» **Aim of the task**
Set down, exactly as they appear, the lines from the line holding "attach(piece, body)" through the line holding "floor and light", inclusive; output nothing outside that range.
──────── Recorded data
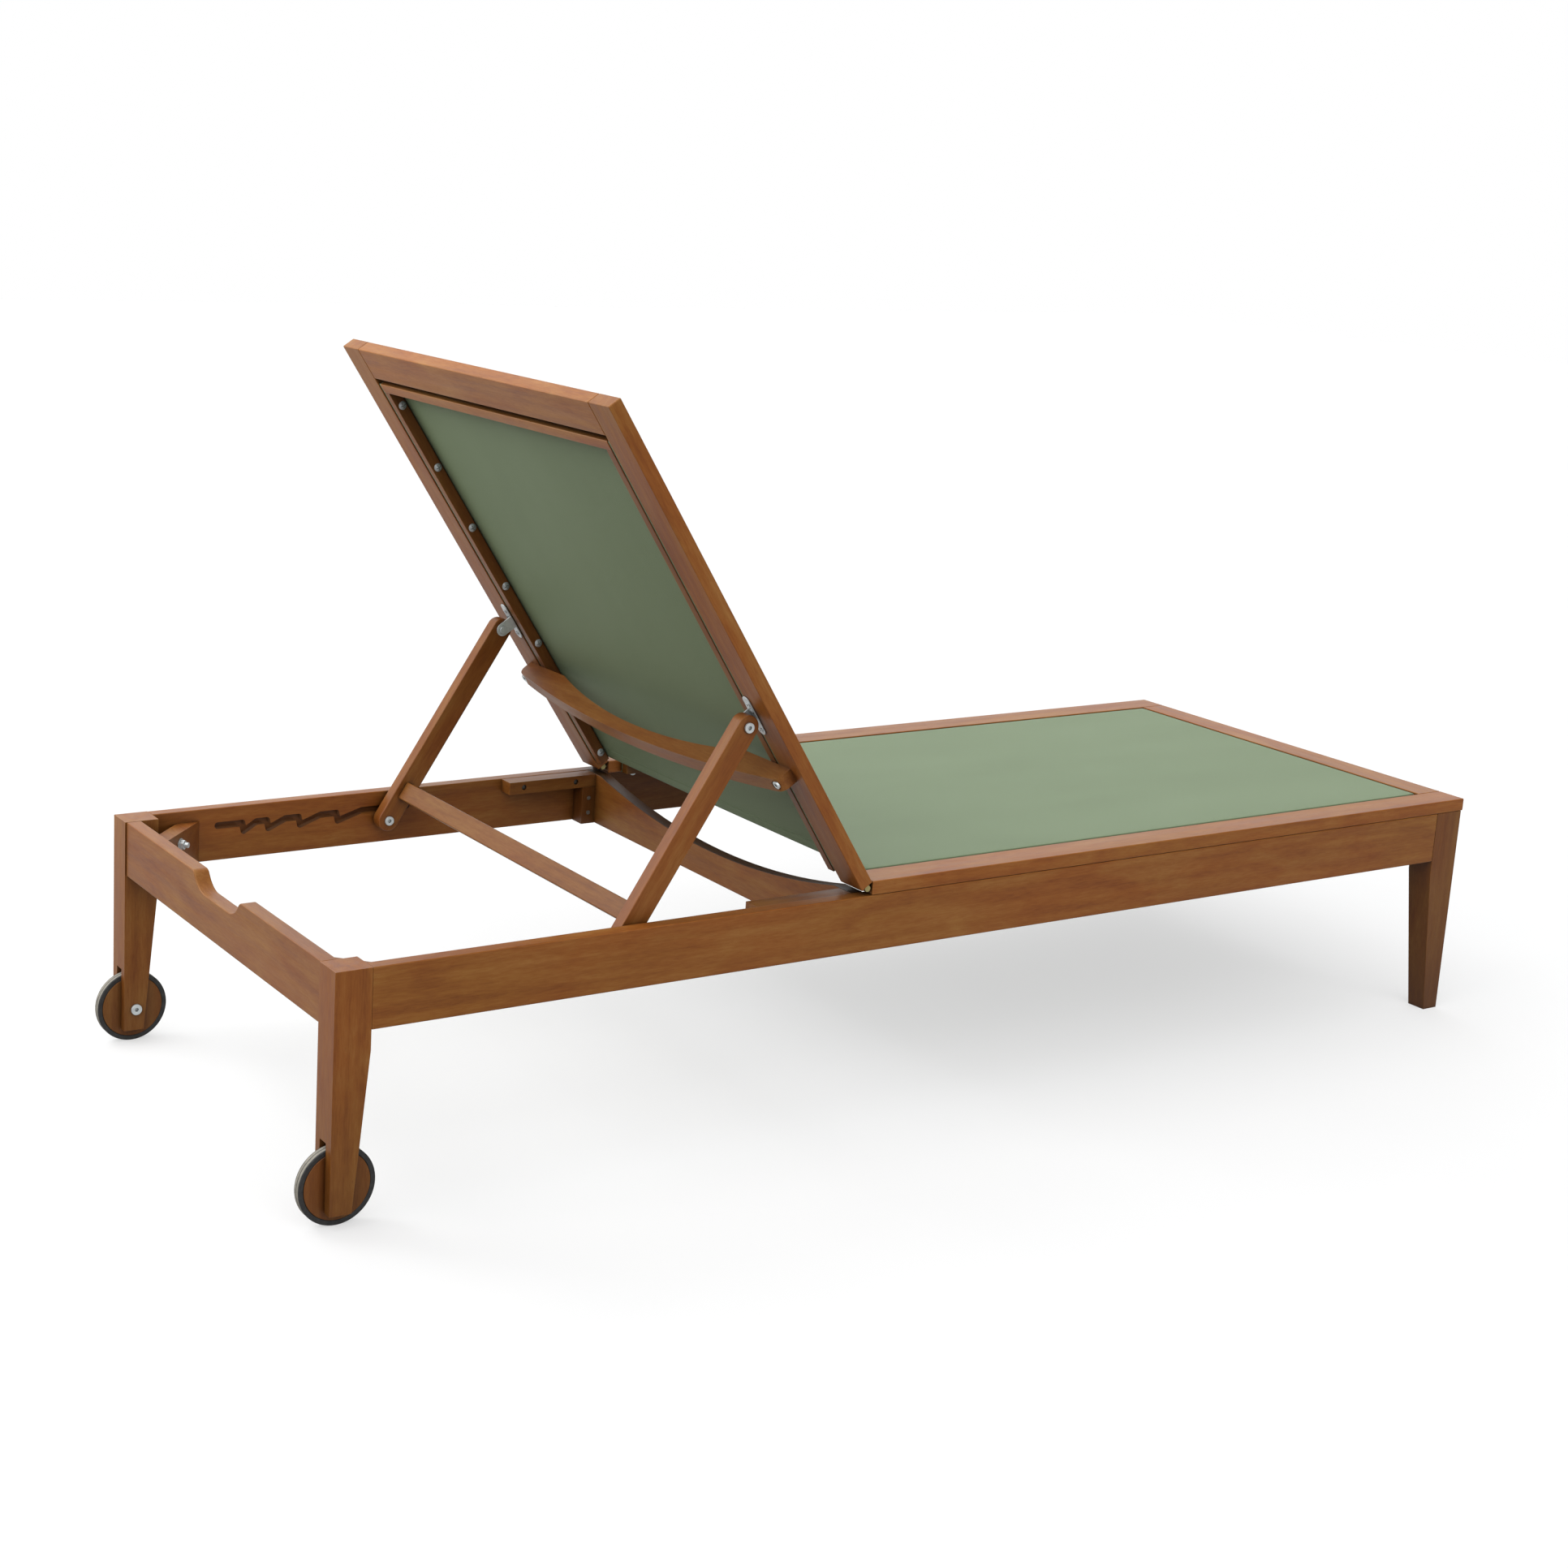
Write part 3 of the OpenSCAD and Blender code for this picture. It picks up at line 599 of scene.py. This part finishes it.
def sling(name, free, length, deep, end_fold, spot, material):
    """Stretched cloth from the free edge to length, turned down at three sides."""
    end_drop, lip = end_fold
    turn = FOLD_RADIUS
    end = length - turn
    side = HALF_CLOTH - turn
    # Rows of faces, closer together round the bend.
    tail = [0.0004, 0.0009, 0.0014, 0.0020, 0.0025, 0.006]
    side_tail = tail + [0.011, DROP, DROP + LIP / 2, DROP + LIP]
    end_tail = tail + [end_drop, end_drop + lip / 2, end_drop + lip]
    across = [-(side + t) for t in reversed(side_tail)] + steps(-side, side, 56)
    across += [side + t for t in side_tail]
    along = steps(free, end, 70) + [end + t for t in end_tail]
    vertices, index = [], {}
    for i, u in enumerate(along):
        for j, v in enumerate(across):
            past_end = u > end + 1e-9
            past_side = abs(v) > side + 1e-9
            if past_end and past_side:
                continue
            run_u, fall_u = fold(u - end, turn, end_drop) if past_end else (0.0, 0.0)
            run_v, fall_v = fold(abs(v) - side, turn, DROP) if past_side else (0.0, 0.0)
            flat_u = min(u, end)
            flat_v = max(-side, min(side, v))
            fall = fall_u + fall_v + sag(flat_u, flat_v, length, deep, free)
            index[i, j] = len(vertices)
            vertices.append(spot(flat_u + run_u, flat_v + math.copysign(run_v, v), fall))
    faces = []
    for i in range(len(along) - 1):
        for j in range(len(across) - 1):
            corner = [(i, j), (i + 1, j), (i + 1, j + 1), (i, j + 1)]
            if all(key in index for key in corner):
                faces.append([index[key] for key in corner])
    return add_sheet(name, vertices, faces, material, CLOTH_THICK)


def hem(name, free, length, deep, spot, material):
    """Second layer of the free edge, folded under and pressed flat.

    Each row is its run from the free edge and its depth in cloth thicknesses.
    """
    across = steps(-HALF_CLOTH + 0.002, HALF_CLOTH - 0.002, 56)
    rows = [(0.0, 0.0), (-0.0005, 0.3), (-0.0005, 0.55), (0.0, 0.85), (0.004, 0.85)]
    rows += [(0.009, 0.7), (0.015, 0.5), (HEM, 0.05)]
    vertices = []
    for run, drop in rows:
        for v in across:
            u = free + run
            down = drop * CLOTH_THICK + sag(max(u, free), v, length, deep, free)
            vertices.append(spot(u, v, down))
    wide = len(across)
    faces = [(r * wide + c, r * wide + c + 1, (r + 1) * wide + c + 1, (r + 1) * wide + c)
             for r in range(len(rows) - 1) for c in range(wide - 1)]
    return add_sheet(name, vertices, faces, material, CLOTH_THICK * 0.5)


def stitch(mesh, ends, lift):
    """One stitch from end to end, dipping into the cloth; lift points away from it."""
    aside = (ends[1] - ends[0]).normalized().cross(lift)
    rings = []
    for part, fat in ((0.0, 0.25), (0.2, 0.9), (0.5, 1.1), (0.8, 0.9), (1.0, 0.25)):
        middle = ends[0].lerp(ends[1], part) - lift * THREAD * (0.6 if fat < 0.5 else 0.0)
        round_it = [math.cos(turn) * lift + math.sin(turn) * aside for turn in FIVE_TURNS]
        rings.append([mesh.verts.new(middle + THREAD * fat * 0.5 * way) for way in round_it])
    for low, high in zip(rings, rings[1:]):
        for n in range(5):
            mesh.faces.new((low[n], low[(n + 1) % 5], high[(n + 1) % 5], high[n]))
    mesh.faces.new(rings[0][::-1])
    mesh.faces.new(rings[-1])


def stitches(name, free, length, deep, spot, material):
    """Lock stitches along the hem, on both faces of the cloth."""
    seam = bmesh.new()
    margin = 0.006
    u = free + HEM - 0.004
    for k in range(int(2 * (HALF_CLOTH - margin) / STITCH_PITCH)):
        v = -HALF_CLOTH + margin + (k + 0.5) * STITCH_PITCH
        down = sag(u, v, length, deep, free)
        for depth in STITCH_FACES:
            ends = [Vector(spot(u, v + way * STITCH_LONG / 2, down + depth)) for way in (-1, 1)]
            away = Vector(spot(u, v, down + depth * 1.25)) - Vector(spot(u, v, down))
            stitch(seam, ends, away.normalized())
    mesh = bpy.data.meshes.new(name)
    seam.to_mesh(mesh)
    seam.free()
    return add_object(name, mesh, material)


def on_seat(u, v, down):
    """u along the bed from the back hinge, v across, down from the seat's face."""
    return (HINGE.x + u, v, HINGE.z + FACE_RISE - down)


def on_back(u, v, down):
    """u up the backrest from the hinge, v across, down behind its face."""
    depth = FACE_RISE - down
    return (HINGE.x - u * math.cos(BACK_TURN) + depth * math.sin(BACK_TURN), v,
            HINGE.z + u * math.sin(BACK_TURN) + depth * math.cos(BACK_TURN))


def make_slings():
    """Both cloths with their hems and stitches, in place of the CAD slings."""
    seat_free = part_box("seat_sling")[0][0] - HINGE.x
    seat_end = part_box("seat_foot_bar")[0][0] - FOOT_GAP - HINGE.x
    sewing = thread("sewing_thread")
    plans = [
        ("seat", "base", seat_free, seat_end, SEAT_SAG, (DROP, LIP), on_seat, ALONG_X,
         ["seat_batten_left", "seat_batten_right", "seat_foot_batten"]),
        ("back", "backrest", BACK_FREE, BACK_END, BACK_SAG, TOP_FOLD, on_back, ALONG_BACK,
         ["back_batten_left", "back_batten_right", "back_top_batten"]),
    ]
    for part, body, free, end, deep, end_fold, spot, turn, held_by in plans:
        cloth = weave(part + "_weave", turn)
        sheet = sling(part + "_cloth", free, end, deep, end_fold, spot, cloth)
        edge = hem(part + "_hem", free, end, deep, spot, cloth)
        seam = stitches(part + "_stitches", free, end, deep, spot, sewing)
        for piece in (sheet, edge, seam):
            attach(piece, body)
        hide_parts(part + "_sling")


# ------------------------------------------------------------- floor and light


def make_floor():
    """Wide flat floor at the feet."""
    reach = 14.0
    corners = [(-reach, -reach, 0), (reach, -reach, 0), (reach, reach, 0), (-reach, reach, 0)]
    mesh = bpy.data.meshes.new("floor")
    mesh.from_pydata(corners, [], [(0, 1, 2, 3)])
    mesh.materials.append(floor_paint("floor_paint"))
    add_object("floor", mesh)


def sun(name, toward, strength, spread):
    """Far soft light that shines along toward; spread is its angular width in degrees."""
    lamp = bpy.data.lights.new(name, "SUN")
    lamp.energy = strength
    lamp.angle = math.radians(spread)
    made = add_object(name, lamp)
    made.rotation_euler = Vector(toward).to_track_quat("-Z", "Y").to_euler()


def soft_box():
    """Broad near lamp, out of the camera's sight."""
    place, aim, width, power = SOFT_BOX
    lamp = bpy.data.lights.new("soft_box", "AREA")
    lamp.size = width
    lamp.energy = power
    made = add_object("soft_box", lamp)
    made.location = place
    made.rotation_euler = (Vector(aim) - Vector(place)).to_track_quat("-Z", "Y").to_euler()
    made.visible_camera = False


def make_world():
    """White to look at; lights the object most from the backdrop's side."""
    world = bpy.data.worlds.new("studio")
    world.use_nodes = True
    tree = world.node_tree
    lit = tree.nodes["Background"]
    lit.inputs["Color"].default_value = (0.97, 0.99, 1.0, 1.0)
    toward = tree.nodes.new("ShaderNodeVectorMath")
    toward.operation = "DOT_PRODUCT"
    toward.inputs[1].default_value = BACKDROP
    tree.links.new(tree.nodes.new("ShaderNodeTexCoord").outputs["Generated"], toward.inputs[0])
    glow = tree.nodes.new("ShaderNodeMapRange")
    for key, number in zip(("From Min", "From Max", "To Min", "To Max"), (0.2, 0.9, SKY, GLOW)):
        glow.inputs[key].default_value = number
    tree.links.new(toward.outputs["Value"], glow.inputs["Value"])
    tree.links.new(glow.outputs[0], lit.inputs["Strength"])
    seen = tree.nodes.new("ShaderNodeBackground")
    seen.inputs["Color"].default_value = (1.0, 1.0, 1.0, 1.0)
    path = tree.nodes.new("ShaderNodeLightPath")
    choose = tree.nodes.new("ShaderNodeMixShader")
    tree.links.new(path.outputs["Is Camera Ray"], choose.inputs[0])
    tree.links.new(lit.outputs[0], choose.inputs[1])
    tree.links.new(seen.outputs[0], choose.inputs[2])
    tree.links.new(choose.outputs[0], tree.nodes["World Output"].inputs["Surface"])
    bpy.context.scene.world = world


def make_lights():
    """Even studio light, mostly from above, over a white background."""
    make_world()
    for name, toward, strength, spread in SUNS:
        sun(name, toward, strength, spread)
    soft_box()
    bpy.context.scene.view_settings.view_transform = "Standard"


def make_camera():
    """Camera at the height and angle of a person standing near the head end."""
    yaw, pitch, roll = (math.radians(angle) for angle in CAMERA_TURN)
    ahead = Vector((math.sin(yaw) * math.cos(pitch), math.cos(yaw) * math.cos(pitch),
                    math.sin(pitch)))
    level = Vector((math.cos(yaw), -math.sin(yaw), 0.0))
    upright = level.cross(ahead)
    right = level * math.cos(roll) + upright * math.sin(roll)
    up = upright * math.cos(roll) - level * math.sin(roll)
    lens = bpy.data.cameras.new("camera")
    lens.lens, lens.sensor_width = FOCAL_MM, SENSOR_MM
    lens.shift_x, lens.shift_y = LENS_SHIFT
    made = add_object("camera", lens)
    axes = Matrix((right, up, -ahead)).transposed().to_4x4()
    made.matrix_world = Matrix.Translation(CAMERA_PLACE) @ axes
    bpy.context.scene.camera = made


finish_boards()
finish_metal()
finish_wheels()
make_slings()
make_floor()
make_lights()
make_camera()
────────────────
» **Reply to the exercise**
            attach(piece, body)
        hide_parts(part + "_sling")


# ------------------------------------------------------------- floor and light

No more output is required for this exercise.